Há relatos de gente andando armada e fazendo ameaças dentro da universidade…
Sim. Estamos começando a fazer um monitoramento disso. Como eles estão aparecendo em vários eventos, estamos orientando a segurança da universidade a acompanhar essas reuniões para dar a devida proteção, pois esses elementos estão na antessala da violência física. Por enquanto, estão no nível do amedrontamento e da ameaça. No dia da instalação do comitê, que teve uma palestra magistral do Marcos Rolim, eles estavam lá. Não conseguiram intervir porque limitamos a atividade à fala do palestrante. Eles não falaram, mas depois quiseram tirar fotos conosco, o que não permitimos. Usam uma metodologia fascista e não são poucos, No Campus do Vale, há um clima de amedrontamento.

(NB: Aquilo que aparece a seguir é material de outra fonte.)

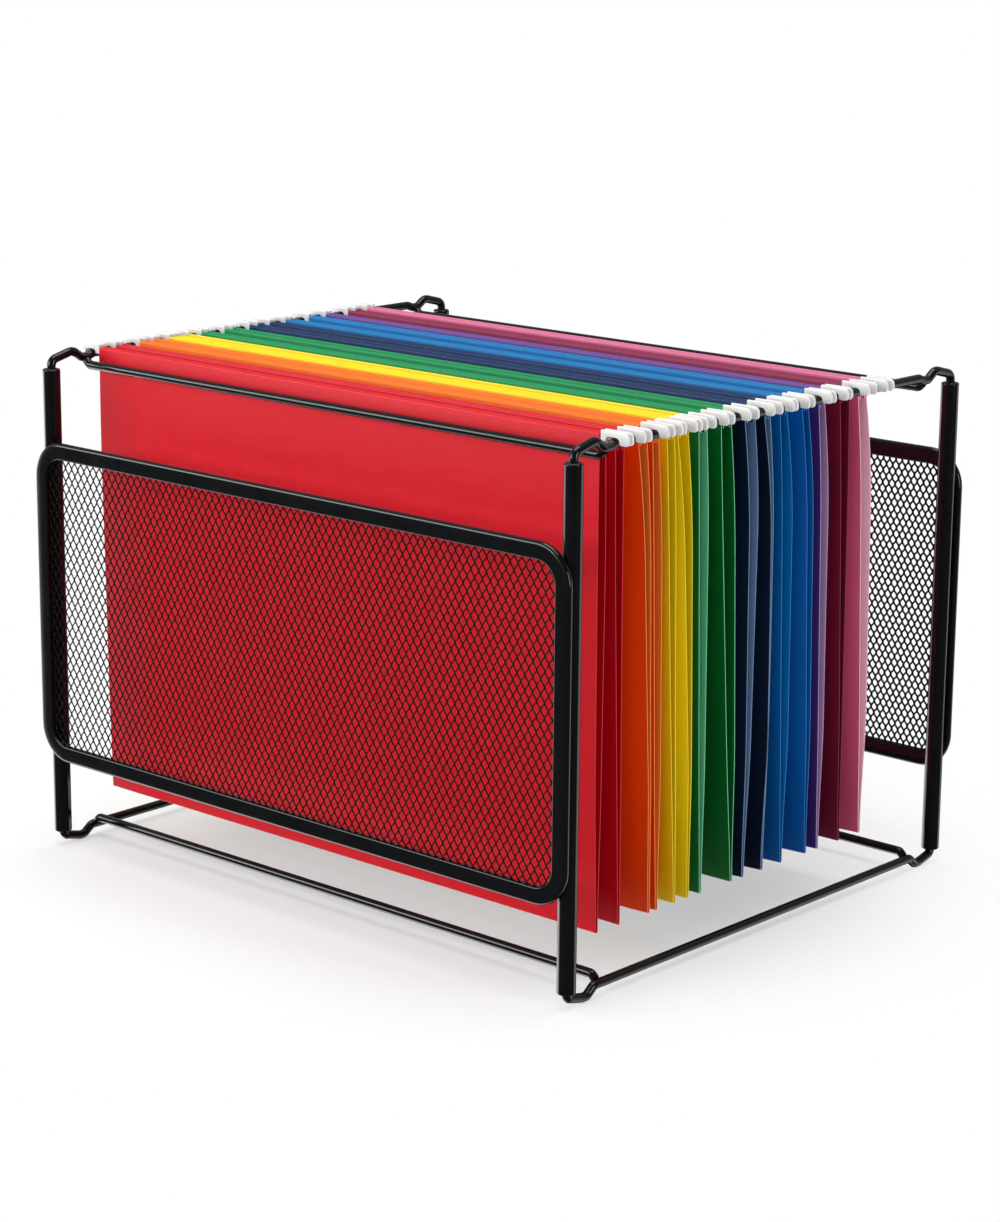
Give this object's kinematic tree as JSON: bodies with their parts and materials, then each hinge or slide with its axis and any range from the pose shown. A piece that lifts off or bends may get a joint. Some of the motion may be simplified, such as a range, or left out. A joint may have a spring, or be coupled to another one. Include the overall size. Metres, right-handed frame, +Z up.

A ideia é que o serviço de vigilância da UFRGS comece a identificar a presença desses elementos em eventos na universidade. Já tomamos essa providência semanas atrás em um evento que debateu problemas de indígenas e quilombolas lá na Engenharia, mas eles não apareceram. Estamos promovendo conversas contra a intolerância e a discriminação. Fizemos a primeira que debateu como combater a cultura do estupro. Vamos fazer outras nessa linha do “como”: como melhorar o acolhimento indígena, como enfrentar o racismo, etc. A ideia é um subir um degrau a mais do plano da denúncia, adotando ações mais propositivas. Queremos avançar também na organização da tipologia desses incidentes e acompanhar junto à Ouvidoria as providências que já estão sendo tomadas e, onde não estão sendo tomadas, por que não estão. Queremos localizar onde estão os pontos críticos.